Zeytinin çeşidi, durumu, hava durumu ve elde etmek istediğimiz yağı göz önünde tutarak,
memecik çeşidi zeytinlerimizi ortalama 22 derece düzeyinde sıktık. Bu sayede burunu gayet
yüksek, Memecik’in genetik çeyizi sayesinde polifenol değerleri yüksek, hem
burnu hem gövdesi zengin, dengeli bir ürün elde ettik.
Asitliğin damakta anlaşılabileceği, zeytinyağının verdiği acılık ve
yakıcılığın asitlikten geldiği gibi çok yanlış ve yaygın bir bilgi var.

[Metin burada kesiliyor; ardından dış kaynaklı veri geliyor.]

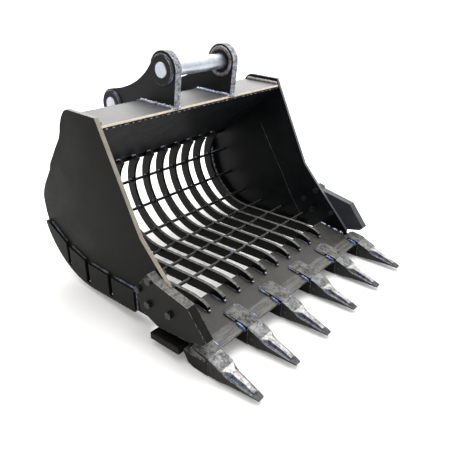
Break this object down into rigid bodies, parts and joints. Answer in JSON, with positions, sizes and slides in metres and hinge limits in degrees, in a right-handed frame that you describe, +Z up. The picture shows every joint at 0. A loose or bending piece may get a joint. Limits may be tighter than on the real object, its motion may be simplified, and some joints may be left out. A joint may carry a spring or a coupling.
{
  "type": "excavator skeleton bucket",
  "caption": "Skeleton digging bucket with a curved grid of ribs and cross bars, a toothed lip, side cutters and two pinned ears.",
  "frame": {"origin": "centre of the bounding box on the ground, with the bucket standing on its tooth tips and heel", "axes": "+Z up, teeth point to -Y, the pins lie along X"},
  "size_m": [1.32, 1.3368, 1.0166],
  "materials": {
    "black_paint": "satin black paint over hot rolled plate",
    "grid_paint": "satin black paint on flat and round bar",
    "lip_paint": "thin dark paint on the cutting edge",
    "cutter_paint": "slate grey paint",
    "cast_steel": "rough cast steel, thinly painted",
    "pin_steel": "bright turned steel",
    "bolt_steel": "blackened steel"
  },
  "bodies": {
    "bucket": {"side_plate_left": "black_paint", "side_plate_right": "black_paint", "top_plate": "black_paint", "inner_panel": "black_paint", "rear_plate": "black_paint", "lip_plate": "lip_paint", "rib_01": "grid_paint", "rib_02": "grid_paint", "rib_03": "grid_paint", "rib_04": "grid_paint", "rib_05": "grid_paint", "rib_06": "grid_paint", "rib_07": "grid_paint", "rib_08": "grid_paint", "rib_09": "grid_paint", "rib_10": "grid_paint", "cross_bar_1": "grid_paint", "cross_bar_2": "grid_paint", "cross_bar_3": "grid_paint", "cross_bar_4": "grid_paint", "cross_bar_5": "grid_paint", "cross_bar_6": "grid_paint", "side_rim_left": "black_paint", "side_rim_right": "black_paint", "ear_left": "black_paint", "ear_right": "black_paint", "adapter_1": "cast_steel", "adapter_2": "cast_steel", "adapter_3": "cast_steel", "adapter_4": "cast_steel", "adapter_5": "cast_steel", "adapter_6": "cast_steel", "side_cutter_left": "cutter_paint", "side_cutter_right": "cutter_paint", "cutter_bolt_left_1": "bolt_steel", "cutter_bolt_left_2": "bolt_steel", "cutter_bolt_left_3": "bolt_steel", "cutter_bolt_left_4": "bolt_steel", "cutter_bolt_right_1": "bolt_steel", "cutter_bolt_right_2": "bolt_steel", "cutter_bolt_right_3": "bolt_steel", "cutter_bolt_right_4": "bolt_steel", "wear_pads_left": "black_paint", "wear_pads_right": "black_paint", "corner_runner_left": "black_paint", "corner_runner_right": "black_paint"},
    "front_pin": {"front_pin": "pin_steel"},
    "rear_pin": {"rear_pin": "pin_steel"},
    "point_1": {"tooth_point_1": "cast_steel"},
    "lock_1": {"point_lock_1": "bolt_steel"},
    "point_2": {"tooth_point_2": "cast_steel"},
    "lock_2": {"point_lock_2": "bolt_steel"},
    "point_3": {"tooth_point_3": "cast_steel"},
    "lock_3": {"point_lock_3": "bolt_steel"},
    "point_4": {"tooth_point_4": "cast_steel"},
    "lock_4": {"point_lock_4": "bolt_steel"},
    "point_5": {"tooth_point_5": "cast_steel"},
    "lock_5": {"point_lock_5": "bolt_steel"},
    "point_6": {"tooth_point_6": "cast_steel"},
    "lock_6": {"point_lock_6": "bolt_steel"}
  },
  "joints": [
    {"name": "front_pin_draw", "type": "slide", "parent": "bucket", "child": "front_pin", "axis": [1, 0, 0], "range_m": [0, 0.42]},
    {"name": "rear_pin_draw", "type": "slide", "parent": "bucket", "child": "rear_pin", "axis": [1, 0, 0], "range_m": [0, 0.42]},
    {"name": "point_1_pull", "type": "slide", "parent": "bucket", "child": "point_1", "axis": [0, -0.9963, 0.0861], "range_m": [0, 0.12]},
    {"name": "lock_1_turn", "type": "hinge", "parent": "point_1", "child": "lock_1", "pos_m": [-0.63625, -0.46565, 0.04145], "axis": [1, 0, 0], "range_deg": [0, 90]},
    {"name": "point_2_pull", "type": "slide", "parent": "bucket", "child": "point_2", "axis": [0, -0.9963, 0.0861], "range_m": [0, 0.12]},
    {"name": "lock_2_turn", "type": "hinge", "parent": "point_2", "child": "lock_2", "pos_m": [-0.39755, -0.46565, 0.04145], "axis": [1, 0, 0], "range_deg": [0, 90]},
    {"name": "point_3_pull", "type": "slide", "parent": "bucket", "child": "point_3", "axis": [0, -0.9963, 0.0861], "range_m": [0, 0.12]},
    {"name": "lock_3_turn", "type": "hinge", "parent": "point_3", "child": "lock_3", "pos_m": [-0.15885, -0.46565, 0.04145], "axis": [1, 0, 0], "range_deg": [0, 90]},
    {"name": "point_4_pull", "type": "slide", "parent": "bucket", "child": "point_4", "axis": [0, -0.9963, 0.0861], "range_m": [0, 0.12]},
    {"name": "lock_4_turn", "type": "hinge", "parent": "point_4", "child": "lock_4", "pos_m": [0.07985, -0.46565, 0.04145], "axis": [1, 0, 0], "range_deg": [0, 90]},
    {"name": "point_5_pull", "type": "slide", "parent": "bucket", "child": "point_5", "axis": [0, -0.9963, 0.0861], "range_m": [0, 0.12]},
    {"name": "lock_5_turn", "type": "hinge", "parent": "point_5", "child": "lock_5", "pos_m": [0.31855, -0.46565, 0.04145], "axis": [1, 0, 0], "range_deg": [0, 90]},
    {"name": "point_6_pull", "type": "slide", "parent": "bucket", "child": "point_6", "axis": [0, -0.9963, 0.0861], "range_m": [0, 0.12]},
    {"name": "lock_6_turn", "type": "hinge", "parent": "point_6", "child": "lock_6", "pos_m": [0.55725, -0.46565, 0.04145], "axis": [1, 0, 0], "range_deg": [0, 90]}
  ]
}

Zeytinyağının kimyasal yapısı birbirine tutunmuş yağ asitlerinden oluşur.
Zeytinin sağlıksız olması, sıkımın sağlıksız koşullarda ve yanlış yapılması
gibi durumlarda yağ asitleri kırılır, bütünlüklerini kaybederler. Serbest
şekilde dolaşmaya başlarlar. Zeytinyağının asitlik düzeyi bu serbest yağ
asitlerinden gelir. Dokusu bozulmuş zeytinyağının gerek tat olarak gerekse
sağlığa yararı açısından büyük kayıbı olur.

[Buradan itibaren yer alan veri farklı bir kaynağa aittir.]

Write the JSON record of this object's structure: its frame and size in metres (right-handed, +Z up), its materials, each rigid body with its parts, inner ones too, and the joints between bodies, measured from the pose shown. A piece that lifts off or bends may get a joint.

Asitlik tadarak anlaşılmaz ama
tecrübeli bir tadımcı yağın sağlık düzeyinden bunu ancak tahmin edebilir.
Kimyasal analizle belirlenecek bir değerdir.

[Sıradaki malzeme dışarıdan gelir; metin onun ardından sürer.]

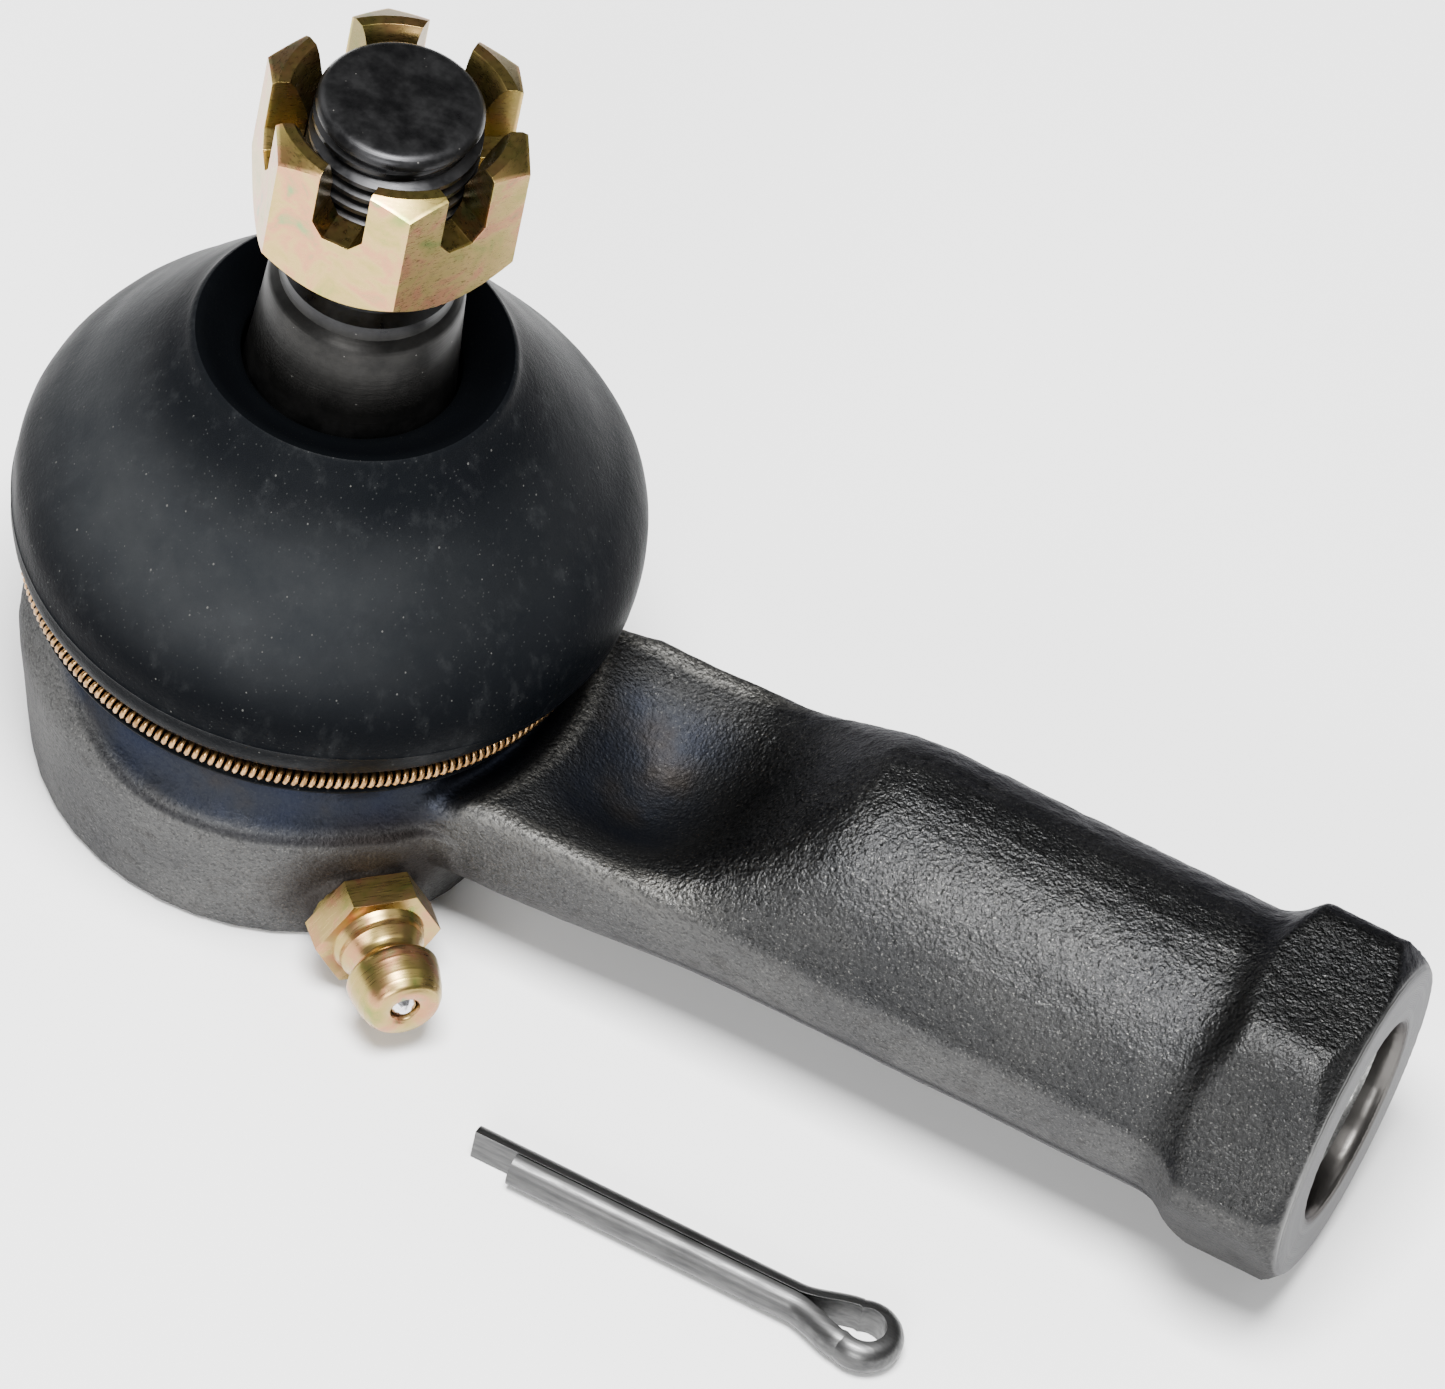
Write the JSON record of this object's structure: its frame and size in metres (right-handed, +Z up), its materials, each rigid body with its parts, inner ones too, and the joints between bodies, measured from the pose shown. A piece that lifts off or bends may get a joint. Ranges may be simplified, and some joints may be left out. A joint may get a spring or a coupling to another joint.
{
  "type": "tie rod end",
  "caption": "Steering tie rod end: ball stud with castle nut, gaitered forged head with grease fitting, tapped shank with wrench pad, and a loose split pin.",
  "frame": {"origin": "where the ball stud's axis meets the flat base that the joint stands on: the closure plate's face, level with the head's crimped rim", "axes": "+Z up the ball stud towards its threaded end, +X along the shank towards its tapped end, +Y to the side away from the grease fitting"},
  "size_m": [0.104, 0.0497, 0.0669],
  "materials": {
    "forged_steel": "forged and shot-blasted, dark oxide",
    "hardened_steel": "ground, black oxide",
    "sintered_metal": "sintered, oil filled",
    "spring_steel": "drawn wire",
    "plate_steel": "pressed sheet, zinc",
    "boot_rubber": "matt moulded rubber",
    "garter_copper": "close-wound coppered wire",
    "yellow_zinc": "yellow passivated zinc",
    "ball_steel": "polished ball",
    "pin_zinc": "bright zinc wire"
  },
  "bodies": {
    "housing": {"housing": "forged_steel", "closure_plate": "plate_steel", "upper_bearing": "sintered_metal", "preload_spring": "spring_steel", "grease_fitting": "yellow_zinc", "fitting_spring": "spring_steel"},
    "boot_swivel": {"dust_boot": "boot_rubber", "garter_spring": "garter_copper"},
    "half_ball": {"half_ball_bearing": "hardened_steel"},
    "stud": {"ball_stud": "hardened_steel"},
    "nut": {"castle_nut": "yellow_zinc"},
    "seat": {"pressure_seat": "sintered_metal"},
    "check": {"check_ball": "ball_steel"},
    "cotter": {"cotter_pin": "pin_zinc"}
  },
  "joints": [
    {"name": "boot_creep", "type": "hinge", "parent": "housing", "child": "boot_swivel", "pos_m": [0, 0, 0.0201], "axis": [0, 0, 1], "continuous": true},
    {"name": "stud_tilt", "type": "hinge", "parent": "boot_swivel", "child": "half_ball", "pos_m": [0, 0, 0.0165], "axis": [0, 1, 0], "range_deg": [-20, 20], "deforming": ["dust_boot"]},
    {"name": "stud_spin", "type": "hinge", "parent": "half_ball", "child": "stud", "pos_m": [0, 0, 0.0165], "axis": [0, 0, 1], "continuous": true},
    {"name": "nut_turn", "type": "hinge", "parent": "stud", "child": "nut", "pos_m": [0, 0, 0.0617], "axis": [0, 0, 1], "continuous": true},
    {"name": "seat_take_up", "type": "slide", "parent": "housing", "child": "seat", "axis": [0, 0, 1], "range_m": [-0.0005, 0], "stiffness_N_per_m": 2000, "springref_m": 0.0002, "deforming": ["preload_spring"]},
    {"name": "check_ball_slide", "type": "slide", "parent": "housing", "child": "check", "axis": [-0.7071, 0.7071, 0], "range_m": [0, 0.0008], "stiffness_N_per_m": 50, "springref_m": -0.0005, "deforming": ["fitting_spring"]},
    {"name": "cotter_lift", "type": "slide", "parent": "housing", "child": "cotter", "axis": [0, 0, 1], "range_m": [0, 0.06]}
  ]
}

Acılık ve yakıcılıkla uzaktan ya da yakından alakası yoktur.
AB 0,8’i üst sınır gösterse de bu rakam kaliteli zeytinyağı için
çok fazla. AB 1 olarak belirlediği bu rakamı daha sonra 0,8’e indirmiş.
Kaliteli zeytinyağı üreticileri bu rakamın çok yüksek olduğu, 0,5’e
indirilmesi gerektiğini savunuyor. Yüksek kalitede zeytinyağının asitliğinin
0,1 ile 0,3 arası bir yerlerde olması gerek. Burada mükemmeliyetten söz
ediyoruz. 0,3 ve 0,5 arası asitlik de kaliteli bir ürün göstergesi.
Tüm bunları söyledikten sonra sonra sırada “aslında asitliğin düşüklüğü de
zeytinyağının kalitesinde bağlayıcı bir faktör değil” demeye geliyor sıra.
0,2 asitlik değerinde bir yağ bile , düşük bir ihtimal olsa da kusurlu olabilir.
Kimyasal analizler önemli veriler sunar ama kalitede son merci insan burnu
ve damağıdır. Kimyasal değerleri düzgün olan zeytinyağı da kusurlu olabilir.